- TO DO
Please pull out every line that includes the string "materials".

- SOURCE DATA
....
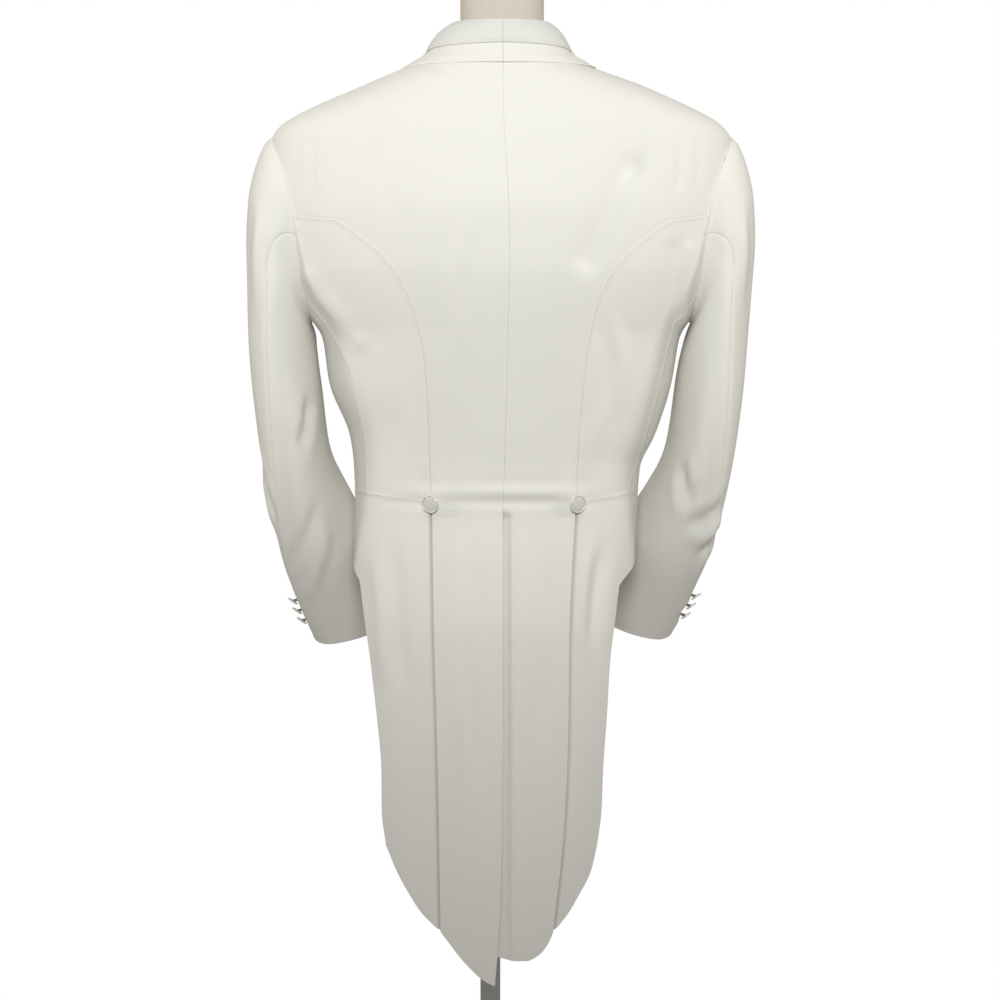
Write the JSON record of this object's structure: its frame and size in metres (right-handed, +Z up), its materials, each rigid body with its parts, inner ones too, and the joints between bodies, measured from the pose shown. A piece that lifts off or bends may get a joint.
....
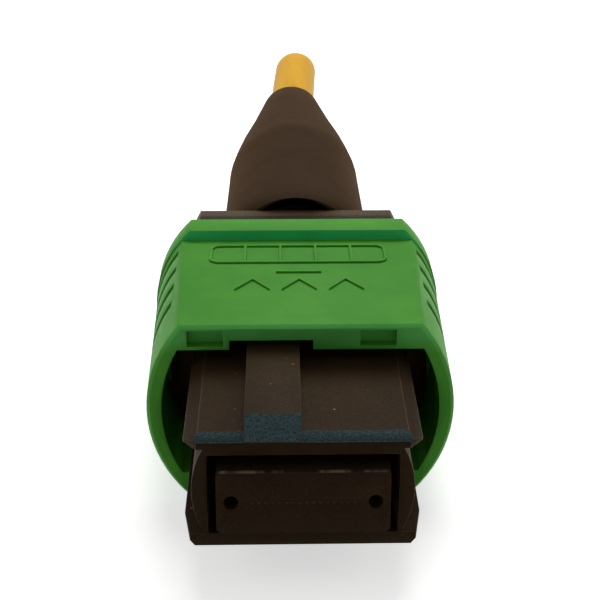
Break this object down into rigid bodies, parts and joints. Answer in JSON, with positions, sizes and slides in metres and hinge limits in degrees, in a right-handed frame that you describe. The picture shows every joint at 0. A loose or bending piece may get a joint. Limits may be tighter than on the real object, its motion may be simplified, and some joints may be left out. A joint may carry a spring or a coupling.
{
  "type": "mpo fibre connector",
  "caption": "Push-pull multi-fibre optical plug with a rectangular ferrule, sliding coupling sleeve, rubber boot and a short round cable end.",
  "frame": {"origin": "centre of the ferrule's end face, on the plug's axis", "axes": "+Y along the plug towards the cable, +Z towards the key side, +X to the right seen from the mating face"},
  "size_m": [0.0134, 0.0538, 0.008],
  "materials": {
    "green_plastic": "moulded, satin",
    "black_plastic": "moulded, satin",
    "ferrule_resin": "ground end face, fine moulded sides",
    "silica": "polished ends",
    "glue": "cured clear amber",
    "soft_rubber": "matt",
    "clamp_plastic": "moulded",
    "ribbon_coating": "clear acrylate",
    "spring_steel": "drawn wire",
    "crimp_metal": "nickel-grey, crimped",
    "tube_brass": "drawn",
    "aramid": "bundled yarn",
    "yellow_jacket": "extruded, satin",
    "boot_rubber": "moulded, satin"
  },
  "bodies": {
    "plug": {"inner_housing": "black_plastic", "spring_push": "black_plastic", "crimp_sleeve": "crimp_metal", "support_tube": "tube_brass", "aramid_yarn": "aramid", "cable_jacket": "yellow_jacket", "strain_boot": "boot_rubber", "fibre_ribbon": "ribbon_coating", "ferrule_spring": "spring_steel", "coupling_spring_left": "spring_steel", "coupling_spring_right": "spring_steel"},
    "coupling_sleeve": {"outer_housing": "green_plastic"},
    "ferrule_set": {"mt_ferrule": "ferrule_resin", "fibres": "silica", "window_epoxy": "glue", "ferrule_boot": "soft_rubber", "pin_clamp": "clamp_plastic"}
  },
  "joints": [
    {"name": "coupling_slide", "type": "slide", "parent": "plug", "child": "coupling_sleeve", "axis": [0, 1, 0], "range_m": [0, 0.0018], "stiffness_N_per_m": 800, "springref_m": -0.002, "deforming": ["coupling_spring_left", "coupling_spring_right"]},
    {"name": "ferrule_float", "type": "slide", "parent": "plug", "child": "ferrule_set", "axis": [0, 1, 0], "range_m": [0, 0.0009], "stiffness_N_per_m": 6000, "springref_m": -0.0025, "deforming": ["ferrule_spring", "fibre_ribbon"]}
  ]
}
....
- ANSWER TO THE TASK
Write the JSON record of this object's structure: its frame and size in metres (right-handed, +Z up), its materials, each rigid body with its parts, inner ones too, and the joints between bodies, measured from the pose shown. A piece that lifts off or bends may get a joint.
  "materials": {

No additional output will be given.